§ Problem details
Copy every line of the material below word for word.

::::::::

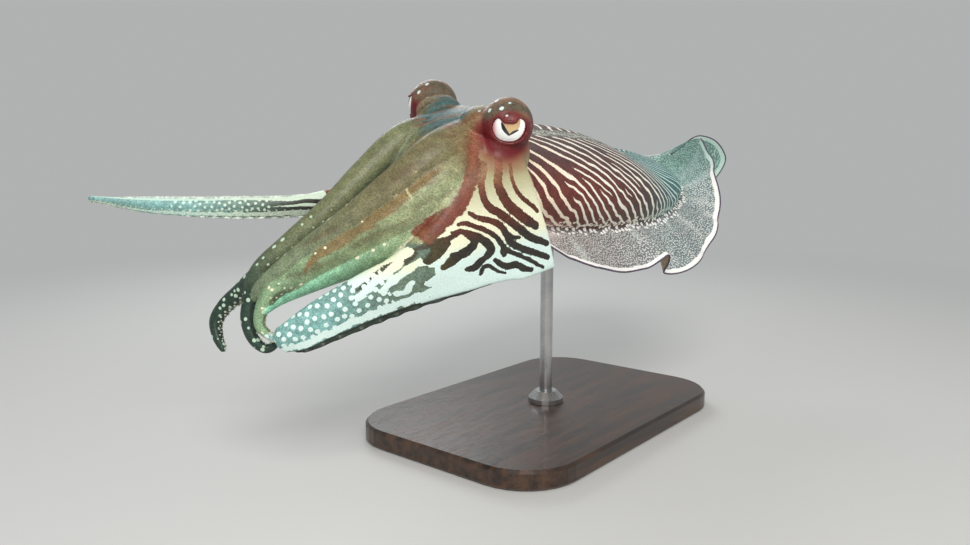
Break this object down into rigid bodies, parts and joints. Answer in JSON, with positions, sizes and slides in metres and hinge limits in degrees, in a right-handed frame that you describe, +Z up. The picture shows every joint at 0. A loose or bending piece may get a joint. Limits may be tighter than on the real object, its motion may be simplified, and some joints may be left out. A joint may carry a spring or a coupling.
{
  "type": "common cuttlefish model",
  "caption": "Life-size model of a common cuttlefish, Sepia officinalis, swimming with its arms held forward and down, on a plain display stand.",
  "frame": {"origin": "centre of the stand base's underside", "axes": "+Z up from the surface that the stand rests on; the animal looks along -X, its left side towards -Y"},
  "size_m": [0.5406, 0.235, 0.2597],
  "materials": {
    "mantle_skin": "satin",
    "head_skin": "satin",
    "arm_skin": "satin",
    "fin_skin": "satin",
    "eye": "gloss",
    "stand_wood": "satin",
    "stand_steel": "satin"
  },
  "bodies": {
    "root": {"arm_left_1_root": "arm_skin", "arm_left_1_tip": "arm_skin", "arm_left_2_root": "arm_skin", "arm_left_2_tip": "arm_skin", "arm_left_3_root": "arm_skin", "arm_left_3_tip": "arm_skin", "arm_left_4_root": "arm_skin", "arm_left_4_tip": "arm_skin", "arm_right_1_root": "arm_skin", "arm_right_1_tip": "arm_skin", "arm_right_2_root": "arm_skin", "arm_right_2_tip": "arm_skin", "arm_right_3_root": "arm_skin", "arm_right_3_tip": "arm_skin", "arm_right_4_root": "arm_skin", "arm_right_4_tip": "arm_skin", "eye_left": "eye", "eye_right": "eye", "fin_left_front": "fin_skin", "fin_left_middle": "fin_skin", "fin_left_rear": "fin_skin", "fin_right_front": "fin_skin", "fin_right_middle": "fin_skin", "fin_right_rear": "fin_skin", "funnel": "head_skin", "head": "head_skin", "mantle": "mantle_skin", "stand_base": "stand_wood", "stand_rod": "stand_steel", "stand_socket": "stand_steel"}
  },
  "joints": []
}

::::::::

§ Exercise response
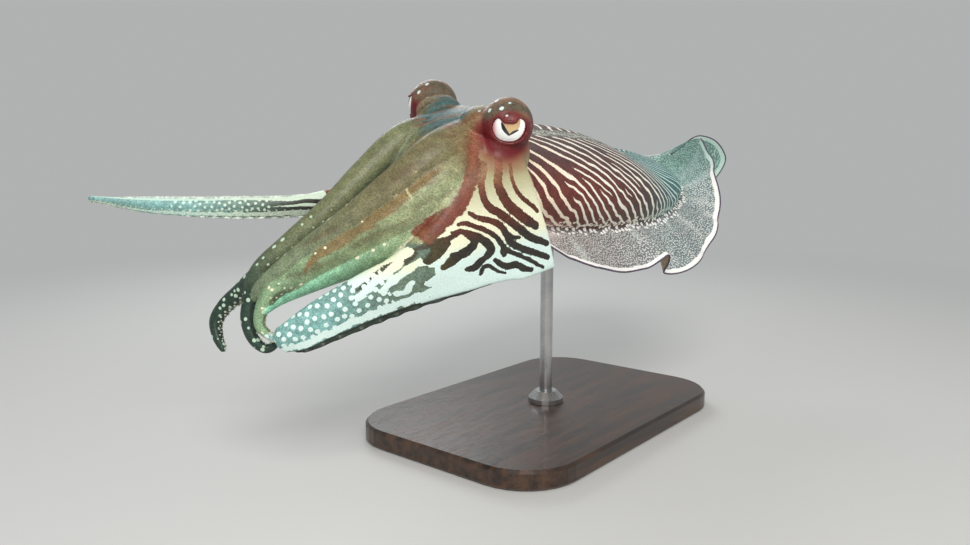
Break this object down into rigid bodies, parts and joints. Answer in JSON, with positions, sizes and slides in metres and hinge limits in degrees, in a right-handed frame that you describe, +Z up. The picture shows every joint at 0. A loose or bending piece may get a joint. Limits may be tighter than on the real object, its motion may be simplified, and some joints may be left out. A joint may carry a spring or a coupling.
{
  "type": "common cuttlefish model",
  "caption": "Life-size model of a common cuttlefish, Sepia officinalis, swimming with its arms held forward and down, on a plain display stand.",
  "frame": {"origin": "centre of the stand base's underside", "axes": "+Z up from the surface that the stand rests on; the animal looks along -X, its left side towards -Y"},
  "size_m": [0.5406, 0.235, 0.2597],
  "materials": {
    "mantle_skin": "satin",
    "head_skin": "satin",
    "arm_skin": "satin",
    "fin_skin": "satin",
    "eye": "gloss",
    "stand_wood": "satin",
    "stand_steel": "satin"
  },
  "bodies": {
    "root": {"arm_left_1_root": "arm_skin", "arm_left_1_tip": "arm_skin", "arm_left_2_root": "arm_skin", "arm_left_2_tip": "arm_skin", "arm_left_3_root": "arm_skin", "arm_left_3_tip": "arm_skin", "arm_left_4_root": "arm_skin", "arm_left_4_tip": "arm_skin", "arm_right_1_root": "arm_skin", "arm_right_1_tip": "arm_skin", "arm_right_2_root": "arm_skin", "arm_right_2_tip": "arm_skin", "arm_right_3_root": "arm_skin", "arm_right_3_tip": "arm_skin", "arm_right_4_root": "arm_skin", "arm_right_4_tip": "arm_skin", "eye_left": "eye", "eye_right": "eye", "fin_left_front": "fin_skin", "fin_left_middle": "fin_skin", "fin_left_rear": "fin_skin", "fin_right_front": "fin_skin", "fin_right_middle": "fin_skin", "fin_right_rear": "fin_skin", "funnel": "head_skin", "head": "head_skin", "mantle": "mantle_skin", "stand_base": "stand_wood", "stand_rod": "stand_steel", "stand_socket": "stand_steel"}
  },
  "joints": []
}